## Begin

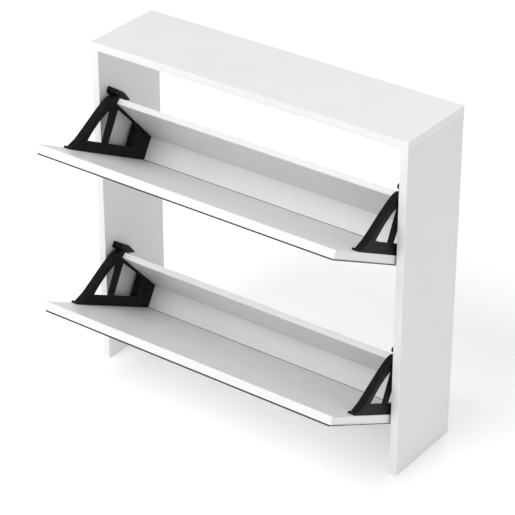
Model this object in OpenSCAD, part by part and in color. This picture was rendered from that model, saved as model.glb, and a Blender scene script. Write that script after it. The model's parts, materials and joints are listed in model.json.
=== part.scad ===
// Slim shoe cabinet with two tilting flaps, each a door with a trough for shoes behind it.
// The flaps are drawn open, at rest on their stop pegs.
// Origin: on the floor, under the middle of the room that the open cabinet takes up.
// +X right, +Y to the back, +Z up.

/* [Carcass] */
// Overall width of the cabinet
cabinet_w = 700; // [600:10:900]
// Overall depth of the cabinet
cabinet_d = 180; // [178:1:220]
// Overall height of the cabinet
cabinet_h = 690; // [670:5:720]
// Thickness of the carcass and door boards
board = 16; // [15:0.5:18]
// Height of each rear cross rail
rail_h = 105; // [60:5:110]

/* [Doors] */
// Angle that a flap opens from closed
open_angle = 62.5; // [50:0.5:65]
// Gap above, between and below the doors' edges
door_gap = 2.5; // [2:0.5:4]
// Gap under the lower door
floor_gap = 5; // [5:1:12]
// Gap between a door's end and the side panel
end_gap = 4; // [3:0.5:6]
// Height of the pivot above the door's lower edge
pivot_up = 109.5; // [105:0.5:112]
// Thickness of the mirror glued to the door's front
mirror_t = 3; // [2:0.5:4]
// Margin of door left round the mirror
mirror_margin = 3.5; // [2:0.5:10]

/* [Troughs] */
// Thickness of the trough's bottom and back boards
trough_t = 12; // [10:1:14]
// Clear depth at the trough's bottom
trough_depth = 47.5; // [40:0.5:48]
// Length of the back board's inner face
back_l = 148; // [140:1:150]
// Angle that the back board leans away from the door
back_lean = 20.4; // [18:0.2:21]
// Angle that the bottom board falls away from the door
bottom_fall = 3; // [1:0.5:4]

/* [Fittings] */
// Width of a bracket's flanges
bracket_w = 15; // [12:1:18]
// Distance from the door's end to the bracket
bracket_inset = 1; // [0.5:0.5:3]
// Thickness of a bracket's web
web_t = 3.5; // [3:0.5:5]
// Thickness of a bracket's flanges
flange_t = 3; // [2.5:0.5:4]
// Radius of a pivot pin
pin_r = 4; // [3:0.5:4]
// Radial running clearance of a pin in its bush
pin_clear = 0.05; // [0.02:0.01:0.1]
// Radius of a stop peg's head
peg_r = 5.5; // [4:0.5:5.5]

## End

▶ [Goal]: Print the material once more, exactly.

▶ [Task answer]:
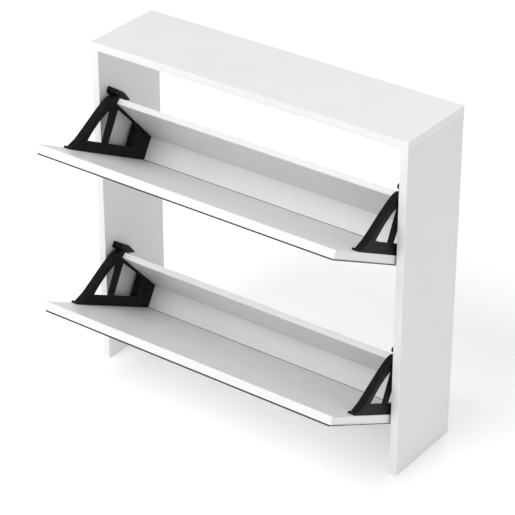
Model this object in OpenSCAD, part by part and in color. This picture was rendered from that model, saved as model.glb, and a Blender scene script. Write that script after it. The model's parts, materials and joints are listed in model.json.
=== part.scad ===
// Slim shoe cabinet with two tilting flaps, each a door with a trough for shoes behind it.
// The flaps are drawn open, at rest on their stop pegs.
// Origin: on the floor, under the middle of the room that the open cabinet takes up.
// +X right, +Y to the back, +Z up.

/* [Carcass] */
// Overall width of the cabinet
cabinet_w = 700; // [600:10:900]
// Overall depth of the cabinet
cabinet_d = 180; // [178:1:220]
// Overall height of the cabinet
cabinet_h = 690; // [670:5:720]
// Thickness of the carcass and door boards
board = 16; // [15:0.5:18]
// Height of each rear cross rail
rail_h = 105; // [60:5:110]

/* [Doors] */
// Angle that a flap opens from closed
open_angle = 62.5; // [50:0.5:65]
// Gap above, between and below the doors' edges
door_gap = 2.5; // [2:0.5:4]
// Gap under the lower door
floor_gap = 5; // [5:1:12]
// Gap between a door's end and the side panel
end_gap = 4; // [3:0.5:6]
// Height of the pivot above the door's lower edge
pivot_up = 109.5; // [105:0.5:112]
// Thickness of the mirror glued to the door's front
mirror_t = 3; // [2:0.5:4]
// Margin of door left round the mirror
mirror_margin = 3.5; // [2:0.5:10]

/* [Troughs] */
// Thickness of the trough's bottom and back boards
trough_t = 12; // [10:1:14]
// Clear depth at the trough's bottom
trough_depth = 47.5; // [40:0.5:48]
// Length of the back board's inner face
back_l = 148; // [140:1:150]
// Angle that the back board leans away from the door
back_lean = 20.4; // [18:0.2:21]
// Angle that the bottom board falls away from the door
bottom_fall = 3; // [1:0.5:4]

/* [Fittings] */
// Width of a bracket's flanges
bracket_w = 15; // [12:1:18]
// Distance from the door's end to the bracket
bracket_inset = 1; // [0.5:0.5:3]
// Thickness of a bracket's web
web_t = 3.5; // [3:0.5:5]
// Thickness of a bracket's flanges
flange_t = 3; // [2.5:0.5:4]
// Radius of a pivot pin
pin_r = 4; // [3:0.5:4]
// Radial running clearance of a pin in its bush
pin_clear = 0.05; // [0.02:0.01:0.1]
// Radius of a stop peg's head
peg_r = 5.5; // [4:0.5:5.5]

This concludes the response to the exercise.